**Written task**
Return all of the entries exactly, with nothing added or left out.
----
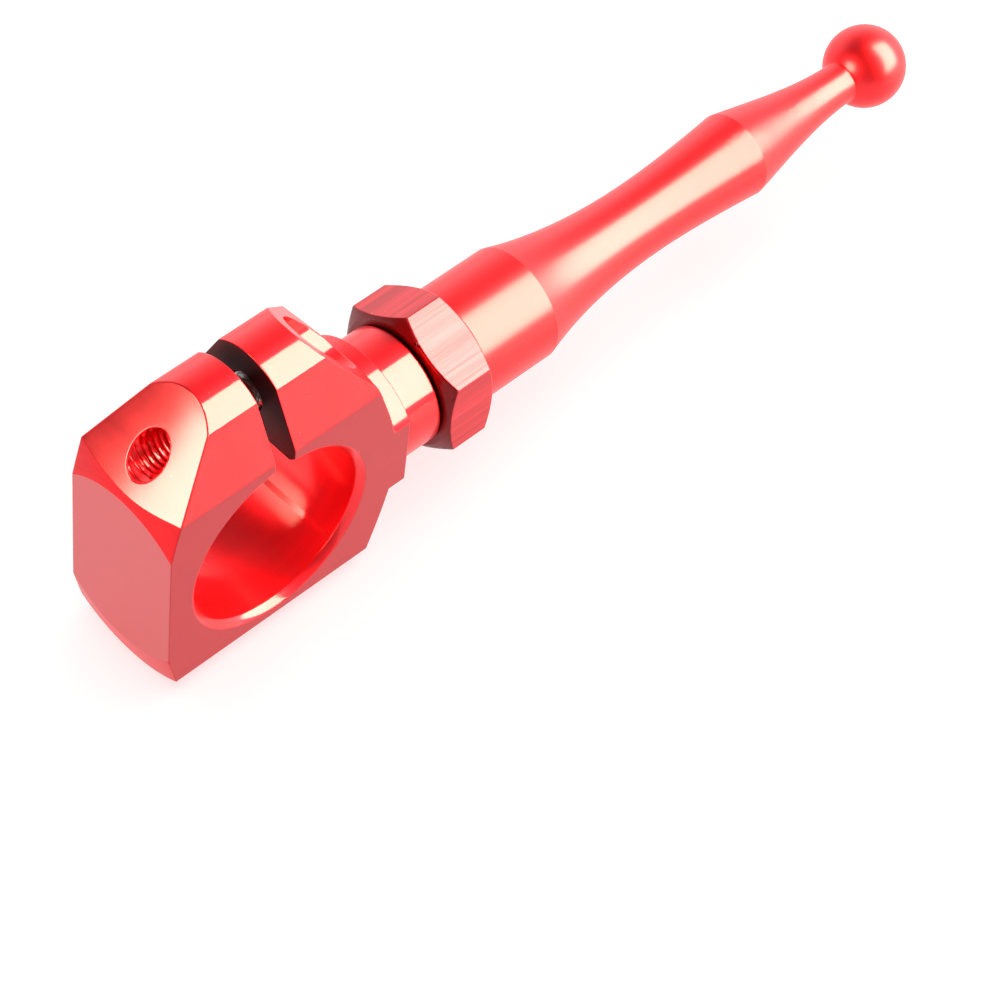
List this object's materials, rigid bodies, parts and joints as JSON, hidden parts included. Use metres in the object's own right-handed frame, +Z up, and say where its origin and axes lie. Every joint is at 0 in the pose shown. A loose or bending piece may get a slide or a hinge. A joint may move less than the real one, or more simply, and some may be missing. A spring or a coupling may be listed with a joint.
{
  "type": "clamp-on control lever",
  "caption": "Control lever with a split clamp for a round tube, closed by one cap screw; a turned arm with a ball end stands on a stud behind a jam nut.",
  "frame": {"origin": "centre of the tube bore, on the lever's own axis", "axes": "+X along the lever towards the ball, +Y along the tube, +Z up through the slit"},
  "size_m": [0.1362, 0.0192, 0.0416],
  "materials": {
    "red_anodised": "bright red anodised over turned and milled faces",
    "screw_steel": "plain zinc plated steel"
  },
  "bodies": {
    "clamp": {"clamp_body": "red_anodised", "lever_stud": "screw_steel"},
    "pinch_screw": {"pinch_screw": "screw_steel"},
    "lock_nut": {"lock_nut": "red_anodised"},
    "lever_arm": {"lever_arm": "red_anodised"}
  },
  "joints": [
    {"name": "pinch_screw_turn", "type": "hinge", "parent": "clamp", "child": "pinch_screw", "pos_m": [0.0036, 0, 0.01785], "axis": [1, 0, 0], "continuous": true},
    {"name": "lock_nut_turn", "type": "hinge", "parent": "clamp", "child": "lock_nut", "pos_m": [0.0307, 0, 0], "axis": [1, 0, 0], "continuous": true},
    {"name": "lever_arm_turn", "type": "hinge", "parent": "clamp", "child": "lever_arm", "pos_m": [0.0346, 0, 0], "axis": [1, 0, 0], "continuous": true}
  ]
}
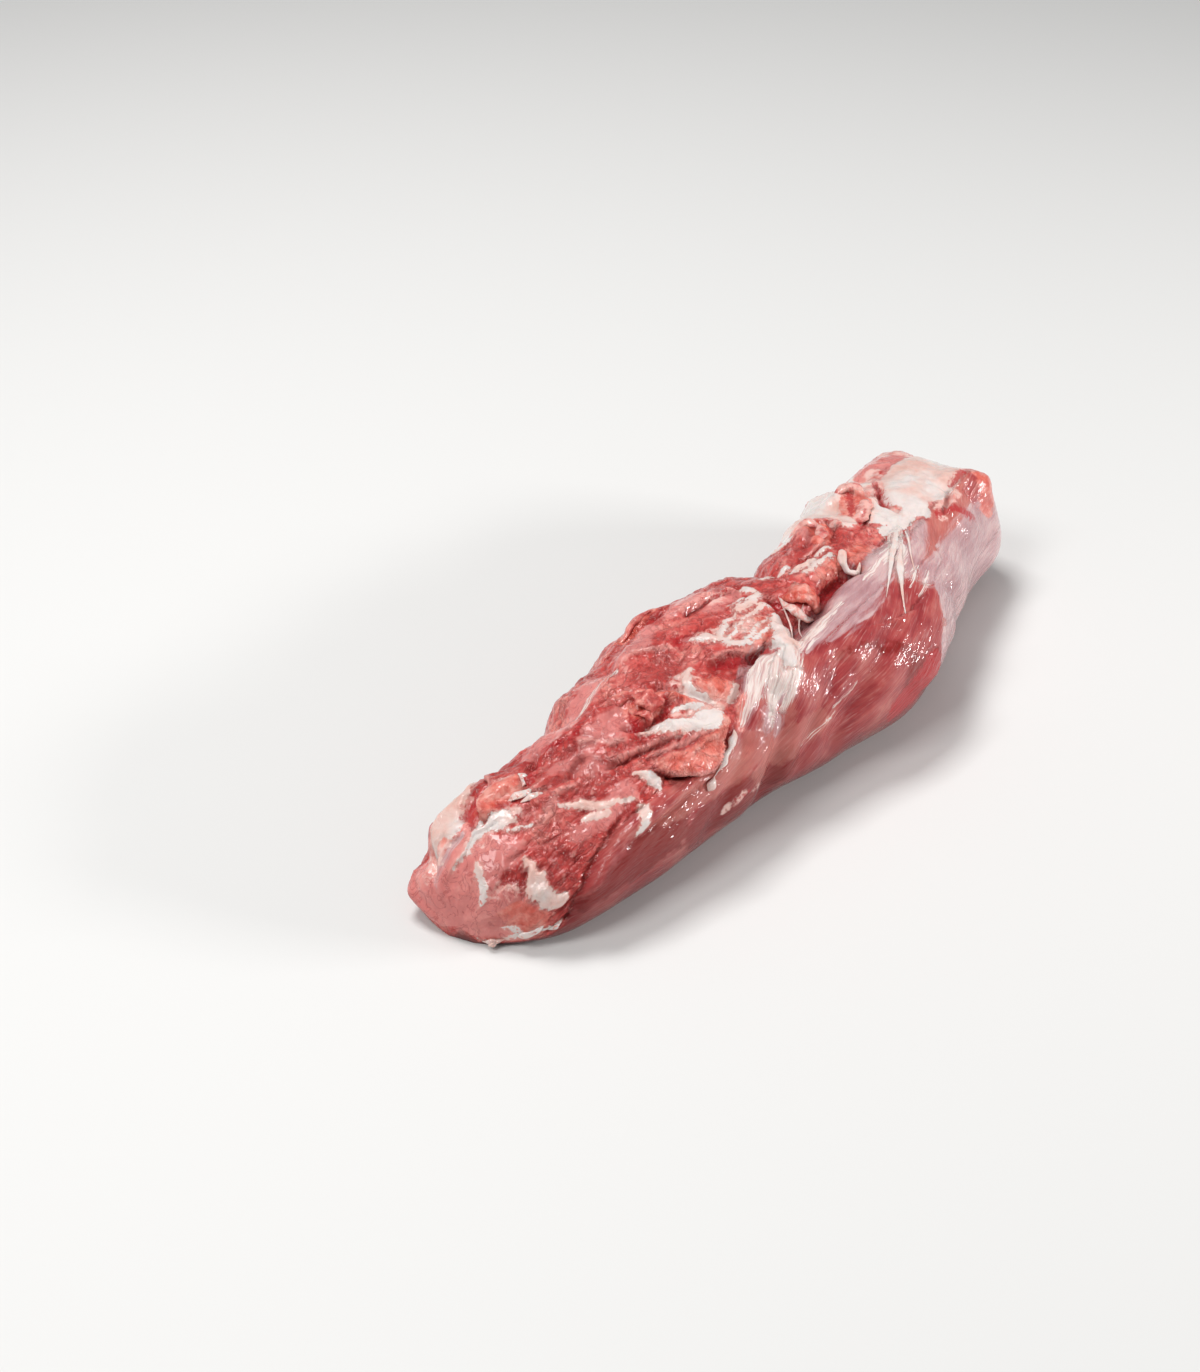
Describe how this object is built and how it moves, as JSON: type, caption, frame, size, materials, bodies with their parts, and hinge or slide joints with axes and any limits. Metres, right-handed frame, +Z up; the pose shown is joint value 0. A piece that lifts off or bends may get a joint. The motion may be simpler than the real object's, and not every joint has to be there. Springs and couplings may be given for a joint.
{
  "type": "raw pork tenderloin",
  "caption": "Whole raw pork tenderloin, trimmed, tapering to a thin tail, with torn fat and flesh on its cut face and smooth silverskin down its side, lying flat.",
  "frame": {"origin": "on the resting plane, under the middle of the loin's box", "axes": "+X along the loin from its thin tail to its thick head, +Y towards the shoulder of the cut face, +Z up out of the surface that it lies on"},
  "size_m": [0.2623, 0.0819, 0.0503],
  "materials": {
    "raw_pork": "moist raw flesh with creamy fat and pale silverskin"
  },
  "bodies": {
    "root": {"tenderloin": "raw_pork"}
  },
  "joints": []
}
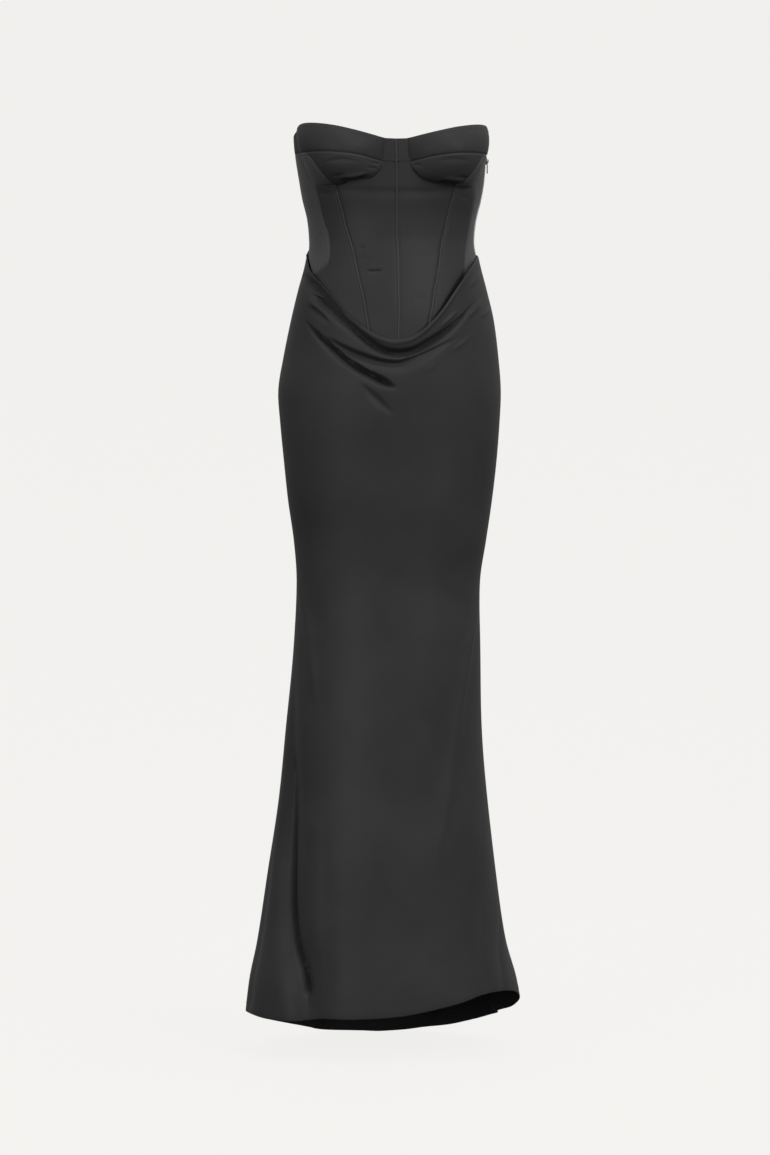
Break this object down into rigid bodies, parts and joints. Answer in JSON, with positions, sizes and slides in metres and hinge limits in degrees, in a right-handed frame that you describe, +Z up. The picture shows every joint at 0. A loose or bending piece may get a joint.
----
**Answer to this task**
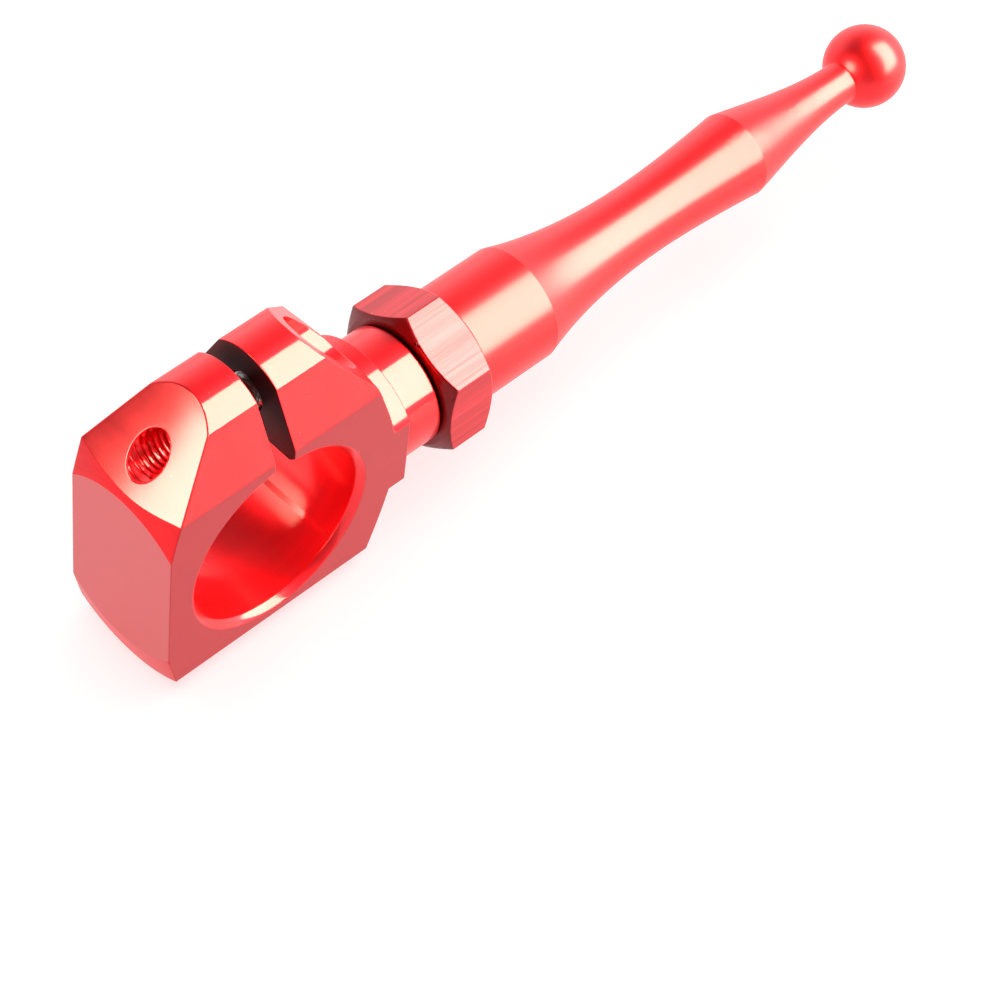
List this object's materials, rigid bodies, parts and joints as JSON, hidden parts included. Use metres in the object's own right-handed frame, +Z up, and say where its origin and axes lie. Every joint is at 0 in the pose shown. A loose or bending piece may get a slide or a hinge. A joint may move less than the real one, or more simply, and some may be missing. A spring or a coupling may be listed with a joint.
{
  "type": "clamp-on control lever",
  "caption": "Control lever with a split clamp for a round tube, closed by one cap screw; a turned arm with a ball end stands on a stud behind a jam nut.",
  "frame": {"origin": "centre of the tube bore, on the lever's own axis", "axes": "+X along the lever towards the ball, +Y along the tube, +Z up through the slit"},
  "size_m": [0.1362, 0.0192, 0.0416],
  "materials": {
    "red_anodised": "bright red anodised over turned and milled faces",
    "screw_steel": "plain zinc plated steel"
  },
  "bodies": {
    "clamp": {"clamp_body": "red_anodised", "lever_stud": "screw_steel"},
    "pinch_screw": {"pinch_screw": "screw_steel"},
    "lock_nut": {"lock_nut": "red_anodised"},
    "lever_arm": {"lever_arm": "red_anodised"}
  },
  "joints": [
    {"name": "pinch_screw_turn", "type": "hinge", "parent": "clamp", "child": "pinch_screw", "pos_m": [0.0036, 0, 0.01785], "axis": [1, 0, 0], "continuous": true},
    {"name": "lock_nut_turn", "type": "hinge", "parent": "clamp", "child": "lock_nut", "pos_m": [0.0307, 0, 0], "axis": [1, 0, 0], "continuous": true},
    {"name": "lever_arm_turn", "type": "hinge", "parent": "clamp", "child": "lever_arm", "pos_m": [0.0346, 0, 0], "axis": [1, 0, 0], "continuous": true}
  ]
}
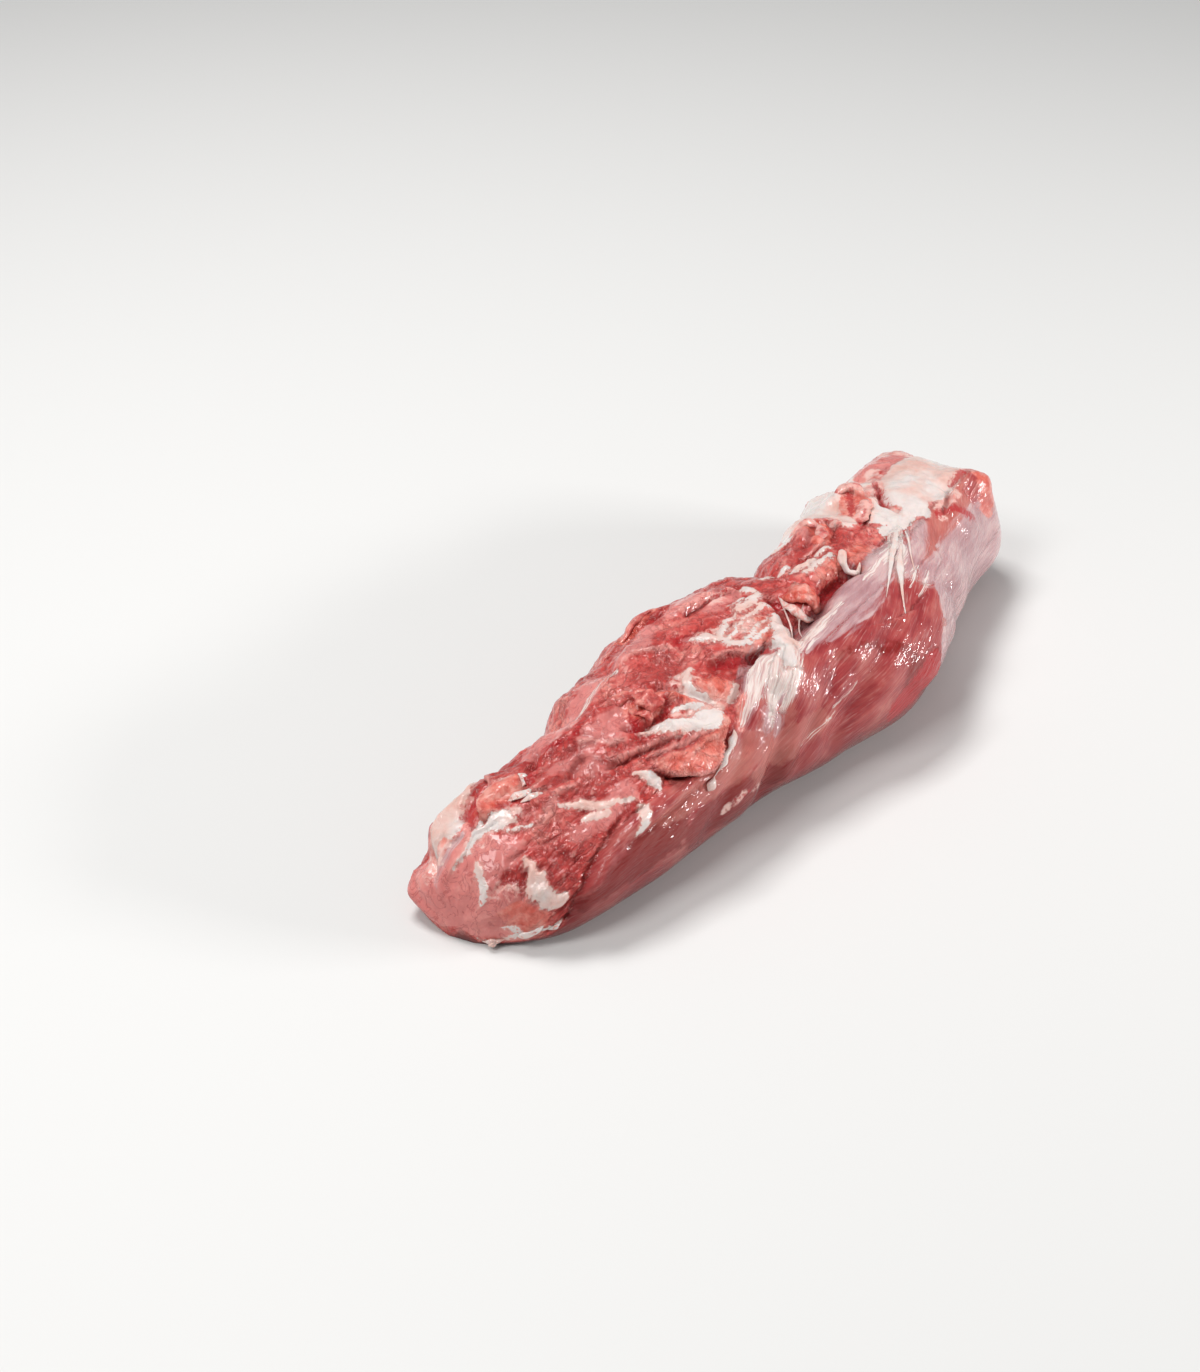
Describe how this object is built and how it moves, as JSON: type, caption, frame, size, materials, bodies with their parts, and hinge or slide joints with axes and any limits. Metres, right-handed frame, +Z up; the pose shown is joint value 0. A piece that lifts off or bends may get a joint. The motion may be simpler than the real object's, and not every joint has to be there. Springs and couplings may be given for a joint.
{
  "type": "raw pork tenderloin",
  "caption": "Whole raw pork tenderloin, trimmed, tapering to a thin tail, with torn fat and flesh on its cut face and smooth silverskin down its side, lying flat.",
  "frame": {"origin": "on the resting plane, under the middle of the loin's box", "axes": "+X along the loin from its thin tail to its thick head, +Y towards the shoulder of the cut face, +Z up out of the surface that it lies on"},
  "size_m": [0.2623, 0.0819, 0.0503],
  "materials": {
    "raw_pork": "moist raw flesh with creamy fat and pale silverskin"
  },
  "bodies": {
    "root": {"tenderloin": "raw_pork"}
  },
  "joints": []
}
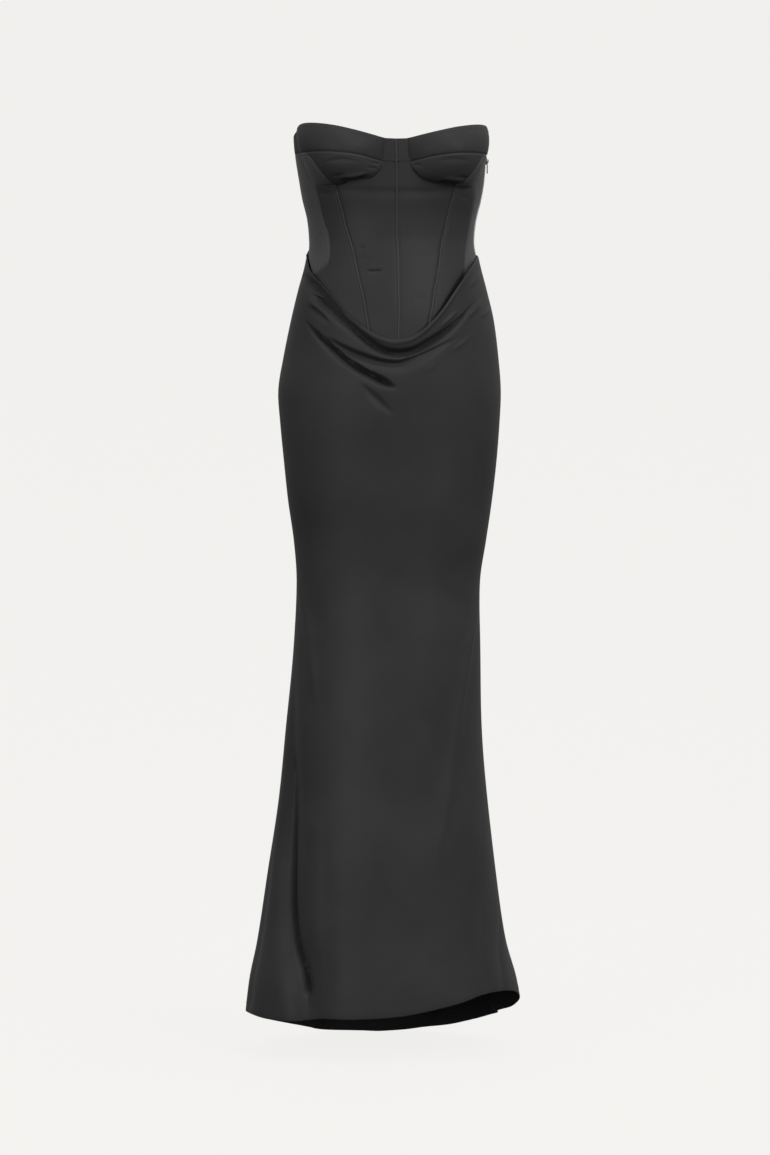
Break this object down into rigid bodies, parts and joints. Answer in JSON, with positions, sizes and slides in metres and hinge limits in degrees, in a right-handed frame that you describe, +Z up. The picture shows every joint at 0. A loose or bending piece may get a joint.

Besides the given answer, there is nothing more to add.